International City in Dubai is favoured by Chinese property investors given its proximity to Dragon Mart. - File photo
Dubai - Buying in Dubai not only offers better rental yields than gateway cities such as London, New York, Hong Kong or Singapore, but also offers scope for good capital appreciation, considering the upcoming Expo 2020.
Published: Tue 15 Dec 2015, 6:37 PM
While Indians, Britons and Pakistanis have traditionally been the biggest non-Arab expatriate buyers of Dubai property, another investor class is also slowly coming into its own.

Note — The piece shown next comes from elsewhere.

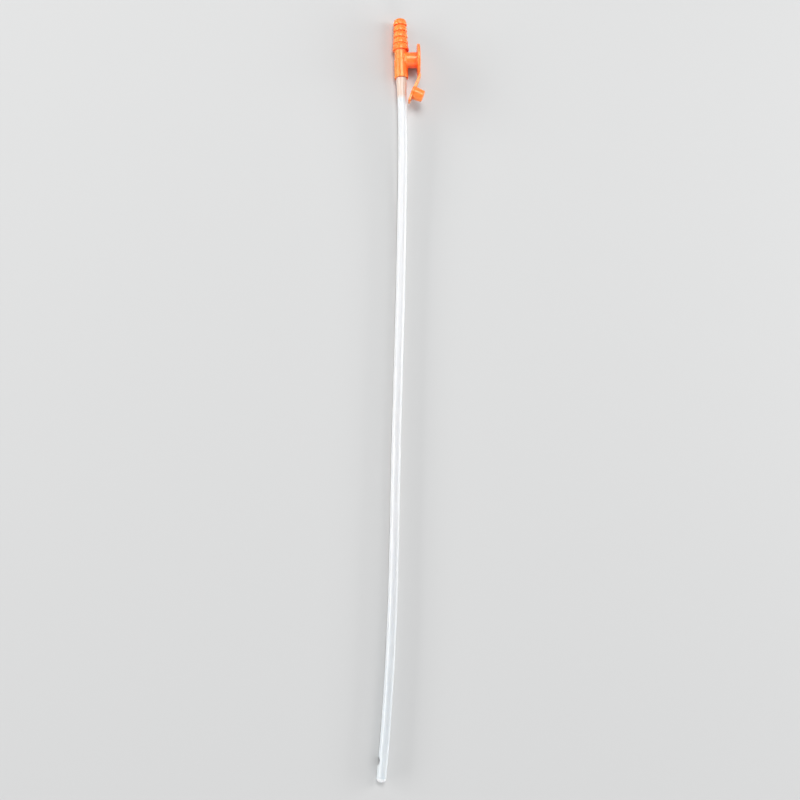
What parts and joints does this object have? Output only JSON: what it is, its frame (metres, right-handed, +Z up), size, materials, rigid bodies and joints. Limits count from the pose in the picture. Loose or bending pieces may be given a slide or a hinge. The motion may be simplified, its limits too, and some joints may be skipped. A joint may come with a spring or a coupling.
{
  "type": "suction catheter",
  "caption": "Soft clear suction tube with a rounded open tip and one side eye, on an orange barbed connector with a thumb port, round flange and tethered cap.",
  "frame": {"origin": "on the surface that it lies on, under the middle of the box that holds the whole object", "axes": "+Y along the connector's axis towards its barbed hose end, +Z up from the surface, +X the side that the side port points to, which is 23.0 degrees above level"},
  "size_m": [0.0386, 0.4356, 0.0177],
  "materials": {
    "clear_pvc": "soft frosted translucent PVC, faintly pink where the connector's spigot shows through",
    "orange_plastic": "satin moulded plastic, bright orange, softened edges"
  },
  "bodies": {
    "catheter": {"catheter_tube": "clear_pvc", "connector": "orange_plastic"},
    "cap": {"port_cap": "orange_plastic"}
  },
  "joints": [
    {"name": "cap_hinge", "type": "hinge", "parent": "catheter", "child": "cap", "pos_m": [0.01599, 0.18234, 0.00925], "axis": [-0.3902, 0, 0.9207], "range_deg": [0, 203.5], "stiffness_Nm_per_rad": 0.001}
  ]
}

Following the devaluation of the yuan and stock markets rout earlier this year, Chinese investors are increasingly turning their attention to property in Dubai to diversify their overseas property exposure.
Buying in Dubai not only offers better rental yields than gateway cities such as London, New York, Hong Kong or Singapore, but also offers scope for good capital appreciation, considering the upcoming Expo 2020. Besides, prices for residential properties in Dubai are still much cheaper compared to the Chinese investor's home market.
"Although the yuan's devaluation has affected the purchasing power of Chinese investors, similar to that of Russian buyers, the price differential on a square foot basis still makes Dubai real estate affordable. For example, Shanghai is still three times more expensive than Dubai on a square foot basis. In addition to this, Dubai real estate offers high dollar denominated rental returns that make it an attractive investment to hedge against currency risk," according to Hussain Alladin, head of research, GCP Properties.
"Over the last three years, Chinese buyers have been playing a bigger role in Dubai real estate investment, both through direct investment in completed units and buildings and through financing and construction of projects. Although there may be some short-term fluctuations in buyer profile, we expect Chinese investment in Dubai real estate to increase in the long term," said Jesse Downs, managing director and co-founder of Phidar Advisory.
According to reports, the Chinese population in Dubai has grown by 53 per cent in the last five years from 150,000 to approximately 230,000. This increase in population will translate into larger demand for real estate assets from Chinese nationals as they make Dubai their base.
"Since the population of Chinese buyers has increased exponentially, we feel that besides the investment category, which are typically smaller size units, a shift towards larger size units is inevitable as Dubai becomes their permanent home," added Alladin.
Meanwhile, the property price decline in Dubai has negated the effect of the yuan's devaluation on Chinese buyers.
"The yuan's devaluation alone should not impact buying patterns now because the property price decline has outpaced the decline in the value of the yuan relative to the UAE dirham," added Downs.
"Compared to the market peak in 2014, property prices are 10.7 per cent less expensive for Chinese buyers in yuan," she said.